==== DATA SEGMENT ====

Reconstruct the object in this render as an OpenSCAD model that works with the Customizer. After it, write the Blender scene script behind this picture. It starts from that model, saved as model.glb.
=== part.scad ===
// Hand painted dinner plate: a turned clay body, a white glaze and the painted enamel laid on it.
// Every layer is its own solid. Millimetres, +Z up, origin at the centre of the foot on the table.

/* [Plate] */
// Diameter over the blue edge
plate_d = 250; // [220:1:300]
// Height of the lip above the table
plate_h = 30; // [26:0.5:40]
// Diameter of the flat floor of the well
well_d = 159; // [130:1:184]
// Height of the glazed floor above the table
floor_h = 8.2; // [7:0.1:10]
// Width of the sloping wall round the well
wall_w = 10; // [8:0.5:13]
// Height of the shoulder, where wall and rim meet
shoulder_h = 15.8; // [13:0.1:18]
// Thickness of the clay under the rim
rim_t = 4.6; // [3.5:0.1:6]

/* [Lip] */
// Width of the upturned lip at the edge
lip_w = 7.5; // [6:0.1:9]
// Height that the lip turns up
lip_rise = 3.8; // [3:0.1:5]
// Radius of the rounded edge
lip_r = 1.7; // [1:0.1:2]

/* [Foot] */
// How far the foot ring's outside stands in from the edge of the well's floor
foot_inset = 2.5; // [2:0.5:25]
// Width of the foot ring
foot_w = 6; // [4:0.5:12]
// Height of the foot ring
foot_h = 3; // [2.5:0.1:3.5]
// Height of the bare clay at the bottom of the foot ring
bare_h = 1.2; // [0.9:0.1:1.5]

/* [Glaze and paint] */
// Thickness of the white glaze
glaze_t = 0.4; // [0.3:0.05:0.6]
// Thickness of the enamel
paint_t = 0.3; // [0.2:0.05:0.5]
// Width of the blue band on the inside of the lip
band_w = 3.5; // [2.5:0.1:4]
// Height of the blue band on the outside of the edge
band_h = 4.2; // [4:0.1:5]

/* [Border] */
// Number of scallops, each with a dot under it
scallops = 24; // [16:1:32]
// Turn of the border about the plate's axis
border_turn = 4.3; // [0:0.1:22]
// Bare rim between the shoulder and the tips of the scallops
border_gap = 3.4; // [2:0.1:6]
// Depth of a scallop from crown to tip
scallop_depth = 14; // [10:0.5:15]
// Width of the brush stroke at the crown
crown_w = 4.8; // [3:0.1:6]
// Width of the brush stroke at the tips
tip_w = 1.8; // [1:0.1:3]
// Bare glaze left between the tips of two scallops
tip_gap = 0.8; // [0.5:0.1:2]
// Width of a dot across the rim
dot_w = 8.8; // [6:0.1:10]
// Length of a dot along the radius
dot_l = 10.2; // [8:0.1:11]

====

> **DESCRIPTION OF THE TASK**: Word for word, reproduce the listing above from its start up to and including the line that has "lip_r = 1.7; // [1:0.1:2]". Give only those lines.

> **RESPONSE TO THE EXERCISE**:
Reconstruct the object in this render as an OpenSCAD model that works with the Customizer. After it, write the Blender scene script behind this picture. It starts from that model, saved as model.glb.
=== part.scad ===
// Hand painted dinner plate: a turned clay body, a white glaze and the painted enamel laid on it.
// Every layer is its own solid. Millimetres, +Z up, origin at the centre of the foot on the table.

/* [Plate] */
// Diameter over the blue edge
plate_d = 250; // [220:1:300]
// Height of the lip above the table
plate_h = 30; // [26:0.5:40]
// Diameter of the flat floor of the well
well_d = 159; // [130:1:184]
// Height of the glazed floor above the table
floor_h = 8.2; // [7:0.1:10]
// Width of the sloping wall round the well
wall_w = 10; // [8:0.5:13]
// Height of the shoulder, where wall and rim meet
shoulder_h = 15.8; // [13:0.1:18]
// Thickness of the clay under the rim
rim_t = 4.6; // [3.5:0.1:6]

/* [Lip] */
// Width of the upturned lip at the edge
lip_w = 7.5; // [6:0.1:9]
// Height that the lip turns up
lip_rise = 3.8; // [3:0.1:5]
// Radius of the rounded edge
lip_r = 1.7; // [1:0.1:2]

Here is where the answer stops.